Now the way that you let a person think he’s valuable, or use the word know, instead of think, the way that you let a person know that you think he’s valuable is by paying attention to him, develop the art of listening, listening means put out of sight, and out of your hand anything you’ve been doing before, don’t be a paper clip twister, or a paper shuffler, or a fidgeter, or whatever it may be. Put out of sight and out of mind what you’ve been doing before, look at the person who’s talking, pay attention, ask questions that will help to enlighten the situation, if you don’t quite understand. Play it back to him or her in your own words. This is part of the technique of counseling. You listen, you ask questions and you play it back to the person, what he has been saying, but you do it in your own words, you accept him as a person of value, and as a person who has some rights and some dignity on his own. A friend of mine who was a minister was given a rather strange task by a local judge in the town where he had a pastor, the local judge had a young man come before him who was accused of some crime or other and he sentenced that young man to spend a number of weeks in counseling with this minister, in other words as part of his sentence and to avoid going to jail, he had to show up in the Minister’s office once every so often for a counseling session, that was his sentence.

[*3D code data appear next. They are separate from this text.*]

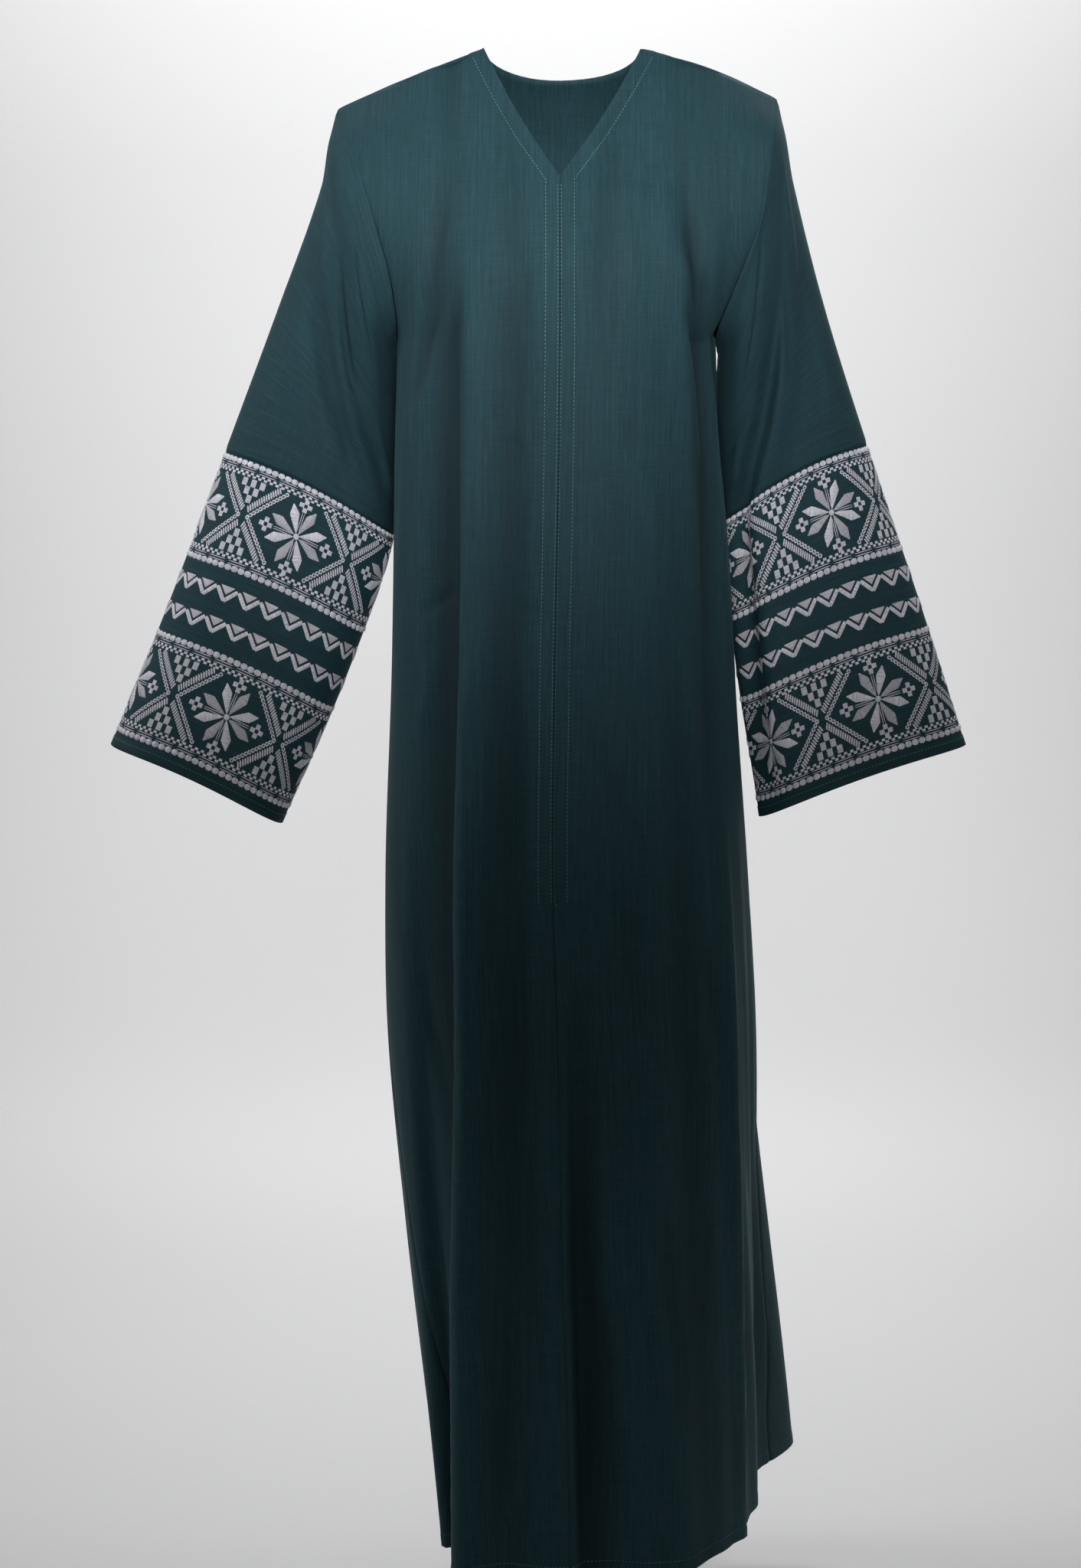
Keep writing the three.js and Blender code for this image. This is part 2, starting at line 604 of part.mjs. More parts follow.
function seamShift(net, r, c, normal) {
  const rows = net.rows;
  const lastRow = rows.length - 1;
  const lastColumn = rows[0].length - 1;
  const count = rows[0].length;
  const point = rows[r][c];
  const beside = (dc) => {
    const at = net.closed ? (c + dc + count) % count : Math.min(lastColumn, Math.max(0, c + dc));
    return rows[r][at];
  };
  const acrossRows = beside(1).clone().sub(beside(-1));
  const upRows = rows[Math.min(lastRow, r + 1)][c].clone().sub(rows[Math.max(0, r - 1)][c]);
  const shift = new THREE.Vector3();
  if (r === 0 && net.seams.includes("bottom")) {
    shift.add(stepBack(point, rows[1][c], acrossRows, normal));
  }
  if (r === lastRow && net.seams.includes("top")) {
    shift.add(stepBack(point, rows[lastRow - 1][c], acrossRows, normal));
  }
  if (!net.closed && c === 0 && net.seams.includes("start")) {
    shift.add(stepBack(point, rows[r][1], upRows, normal));
  }
  if (!net.closed && c === lastColumn && net.seams.includes("end")) {
    shift.add(stepBack(point, rows[r][lastColumn - 1], upRows, normal));
  }
  return shift;
}

// Gives a net its wall: the outer points, the inner ones behind them, and the edges closed.
function wallGeometry(net) {
  const rowCount = net.rows.length;
  const count = net.rows[0].length;
  const positions = [];
  const inner = [];
  for (let r = 0; r < rowCount; r += 1) {
    for (let c = 0; c < count; c += 1) {
      const key = placeKey(net.rows[r][c]);
      const normal = sharedNormal(key);
      const point = net.rows[r][c].clone();
      if (sharedPieces.get(key).size > 1) point.add(seamShift(net, r, c, normal));
      positions.push(point.x, point.y, point.z);
      point.addScaledVector(normal, -WALL);
      inner.push(point.x, point.y, point.z);
    }
  }
  const under = positions.length / 3;
  const at = (r, c) => r * count + (c % count);
  const faces = [];
  const quad = (a, b, c, d) => {
    if (net.turned) faces.push(a, c, b, a, d, c);
    else faces.push(a, b, c, a, c, d);
  };
  const last = net.closed ? count : count - 1;
  for (let r = 0; r < rowCount - 1; r += 1) {
    for (let c = 0; c < last; c += 1) {
      quad(at(r, c), at(r, c + 1), at(r + 1, c + 1), at(r + 1, c));
      quad(under + at(r, c), under + at(r + 1, c), under + at(r + 1, c + 1), under + at(r, c + 1));
    }
  }
  for (let c = 0; c < last; c += 1) {
    quad(at(0, c), under + at(0, c), under + at(0, c + 1), at(0, c + 1));
    const r = rowCount - 1;
    quad(at(r, c), at(r, c + 1), under + at(r, c + 1), under + at(r, c));
  }
  if (!net.closed) {
    for (let r = 0; r < rowCount - 1; r += 1) {
      quad(at(r, 0), at(r + 1, 0), under + at(r + 1, 0), under + at(r, 0));
      const c = count - 1;
      quad(at(r, c), under + at(r, c), under + at(r + 1, c), at(r + 1, c));
    }
  }
  const geometry = new THREE.BufferGeometry();
  geometry.setAttribute("position", new THREE.Float32BufferAttribute([...positions, ...inner], 3));
  geometry.setIndex(faces);
  geometry.computeVertexNormals();
  return geometry;
}

const group = new THREE.Group();
Object.entries(NETS).forEach(([name, net]) => addFaceNormals(name, net));
Object.entries(NETS).forEach(([name, net]) => {
  const colour = name.startsWith("sleeve_panel") ? PANEL_COLOUR : CLOTH_COLOUR;
  const material = new THREE.MeshStandardMaterial({
    color: colour,
    roughness: CLOTH_ROUGHNESS,
    metalness: 0,
    side: THREE.DoubleSide,
  });
  const mesh = new THREE.Mesh(wallGeometry(net), material);
  mesh.name = name;
  group.add(mesh);
});

export default group;
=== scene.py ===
# %% [markdown]
# An abaya in its worn form
#
# The garment is a long dark teal gown with a V neck, a stitched placket down the centre and two
# wide sleeves that end in deep embroidered panels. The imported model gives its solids, and this
# lesson dresses them: each solid is replaced by a thin shell of cloth on the same form, with
# finer folds, stitching, embroidery and woven materials.

import math
import random

import bmesh
import bpy
import numpy as np
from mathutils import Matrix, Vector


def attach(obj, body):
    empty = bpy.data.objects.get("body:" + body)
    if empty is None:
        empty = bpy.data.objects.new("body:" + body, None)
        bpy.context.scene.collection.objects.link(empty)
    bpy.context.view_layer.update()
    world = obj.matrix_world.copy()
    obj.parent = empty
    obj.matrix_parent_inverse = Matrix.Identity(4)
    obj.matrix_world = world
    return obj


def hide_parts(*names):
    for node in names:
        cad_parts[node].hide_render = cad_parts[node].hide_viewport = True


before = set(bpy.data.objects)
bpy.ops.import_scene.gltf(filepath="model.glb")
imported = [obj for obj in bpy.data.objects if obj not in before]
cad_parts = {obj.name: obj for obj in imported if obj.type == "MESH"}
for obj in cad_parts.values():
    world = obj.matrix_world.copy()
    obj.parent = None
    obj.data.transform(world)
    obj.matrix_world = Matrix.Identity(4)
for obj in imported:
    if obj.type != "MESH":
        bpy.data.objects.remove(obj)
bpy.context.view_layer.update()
print("solids:", sorted(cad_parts))

# %% [markdown]
# Sizes and the form of the gown
#
# A garment on a figure has no flat drawing, so its form is given by sections: the body's half
# widths and depths at nine levels, the armholes, the neck, and rings down each sleeve. They are
# written in millimetres, as a cutter would, and turned into metres when a mesh is made. "left"
# and "right" in the tables are as seen from the front, and piece names are the wearer's own.

# %% Main sizes
MM = 0.001
UNDERARM_Z = -240
HEM_Z = -1390
V_BOTTOM_Z = -92
V_ROW = 0.5
SLEEVE_LENGTH = 610
PANEL_LENGTH = 290
PANEL_START = SLEEVE_LENGTH - PANEL_LENGTH
CLOTH_THICKNESS = 1.1
FRONT_COLUMNS = 13
NECK_COLUMNS = 6


def table(names, rows):
    """A table of named columns as one dictionary for each row."""
    return [dict(zip(names.split(), row)) for row in rows]


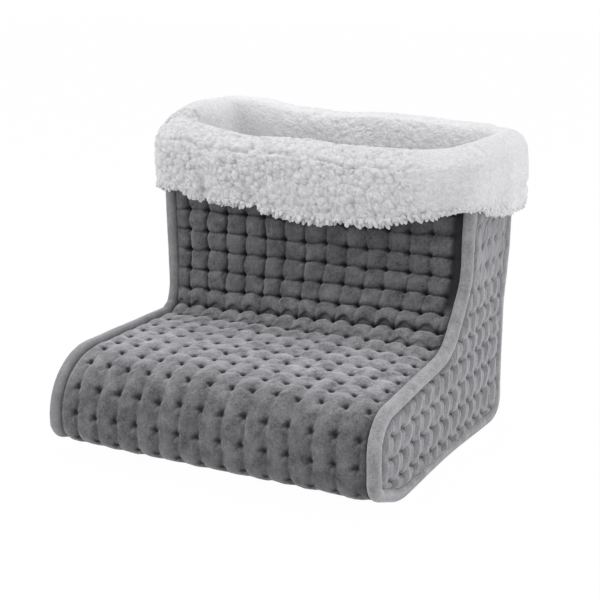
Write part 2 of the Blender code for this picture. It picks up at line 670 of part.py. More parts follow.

Well, my friend said when this boy arrived, you could see that he was mad, he was defiant, he was hostile and he just sat there, scrunched down in the chair with his feet stuck out in front of him in a disrespectful attitude and hostility in his eyes, as if to say, “I just dare you to do or say anything that’ll make any difference”. And so my friend said to him, he said, well he said, “I guess you and I are gonna have to have some sessions together because Judge so and so has made this part of your sentence hasn’t he?” And the boy grunted and said, “Yes”. And so my friend said, “You know, “I can tell that you don’t like the idea very much, and I have to tell you, if I were in your place, I wouldn’t like it either”. And at that point, he said the boy sat up and brightened up and there began a conversation that made some sense, because here he had been recognized as being a person of some value, and that his feelings, the way he felt actually had some justification to them.
People long to have somebody agree with them. Had you ever thought of the fact that the reason we talk about the weather, is that we can get agreement? “Nice day”, “isn’t it?” “Yes”. Well we agree. “Hot day, isn’t it?” “Yeah it’s very warm”. See, we find people with whom we can agree on something. The human heart just longs for somebody to recognize that it is correct in something. Now, if you realize that you’re gonna look for a way to find a basis for some kind of recognition and agreement with this person, you’re gonna find a way to complement sincerely complement something about them. If you’re going really to receive them in the sense that we have here in Romans 14:1. Take them into your own heart, you’re gonna find a way to compliment them on something, you’re gonna recognize that they are authentic human beings with their own set of feelings and hopes and hurts, and dreams. And you’re going in the process to let them know that you think they’re worthwhile.
We need to notice the points of difference as well and respect them, don’t try to change people, respect them as they are and let the Holy Spirit of God work in their lives. “We all with open face beholding as in a glass the glory of the Lord are changed”. You don’t do the changing God does the changing. When you get into the Word of God, so get your friend into the Word of God as fast as you can. But in the meantime, let him know that you respect him, even the differences that are between you, listen carefully, respect the person show him your love, show him that you accept him as he is, and then get him into God’s Word, so the Holy Spirit of God can change him. Good idea? Well it does work. Anything I tell you, I’ve been there. Don’t bother lecturing people or arguing with them, get them in touch with God’s Word and love them, and the Holy Spirit of God is going to do the rest.
Dear Father, today, help us to receive people, love them and help to open the way for the Holy Spirit to change them in Jesus name, Amen.
Till I meet you once again by way of radio, walk with the King today and be a blessing!